Так и получилось, что окружающая обстановка стёрла грань между сном и реальностью, погружая меня во что-то отрывочное и неприятное. Вроде бы и спал, и снилось, как я выкладываю кирпичом печь, но это все мало напоминало здоровый сон взрослого человека. Скорее, что-то поверхностное. Поэтому, когда за дверью дома стали раздаваться звуки подозрительной возни, я моментально выскользнул из оков дремоты, прислушиваясь. Скрип снега под тяжёлой, разнобойной поступью нескольких десятков человек, приглушённый лязг металла и тихий мужской бубнеж, вселяли в меня нехорошее предчувствие. Сквозь щель под дверью разглядел мелькание бликов факелов, отражающихся в кристалликах снега.
Один из незнакомцев остановился у нашей двери, и уже в следующее мгновение она полыхнула огнём, угрожающе потрескивая промасленной древесиной.
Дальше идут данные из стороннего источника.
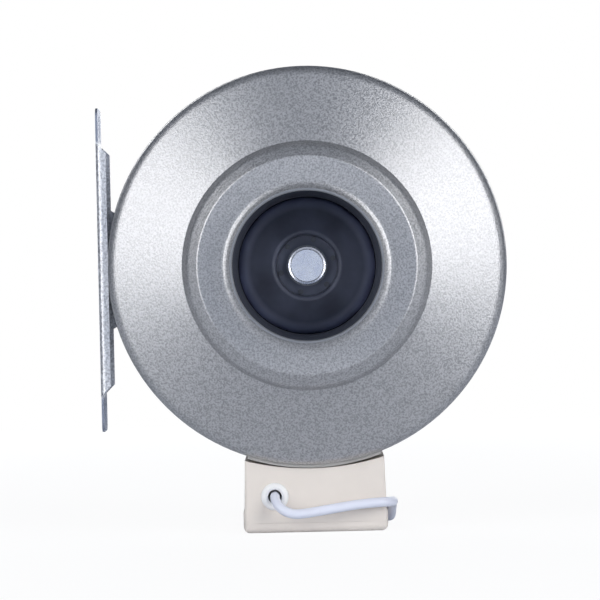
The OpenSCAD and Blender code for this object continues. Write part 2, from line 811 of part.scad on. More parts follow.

Подорвался с настила в сторону Алариэль. Она, казалось, спала крепко, но стоило коснуться ее плеча, как ясные глаза распахнулись и с осторожностью осмотрели мое лицо, подсвеченное бликами разыгравшегося пламени. Доля секунды понадобилась ведунье, чтобы скинуть с себя остаток сна. Алариэль вскочила на ноги и кинулась к громоздкому сундуку.
— Снова Блоррохи пожаловали! — недовольно рычала, выкидывая из залежей схрона немногочисленное отрепье, бесформенной кучей опадавшее у ее ног. Перегнувшись через лицевую стенку сундука, ведунья вынула из самых его низов что-то напоминающее посох и, слава всем здешним богам, топор. Настоящий, с металлическим острым наконечником и удобной рукоятью. Он с удивительной скоростью оказался в моей руке, своей тяжестью придавая уверенности в исходе битвы.
Алариэль стукнула по полу посохом и вывела в воздухе спираль заострённым наконечником, в сердцевине которого белым светом вспыхнул самоцвет. Я удивлённо вскинул брови, проморгался, прикидывая вероятность отравления угарным газом и столь скорого появления галлюцинаций. Но в ту же секунду с рук женщины слетел мощный порыв ветра, сбивший огонь с двери, а с меня оцепенение. Кажется, с сегодняшнего дня, я стал верить и в ведьм, и в колдунов, и в чародеек.
Алариэль поймала на себе мой ошарашенный взгляд и пояснила, неопределённо передернув плечами:
— Бабкин посох иногда приносит больше пользы, чем может показаться.
В голове завопил здравый смысл, настаивая на неправдоподобности происходящего, но я быстро заткнул его. Подобные рассуждения мешают выживанию.
Обгоревшая дверь слетела с хлипких петель от несильного удара ногой. Алариэль смерила меня недовольным хозяйским взглядом, хотя и прекрасно понимала, что, краснеющее от жара полотно, слишком горячо, для того, чтобы касаться его оголенной кожей.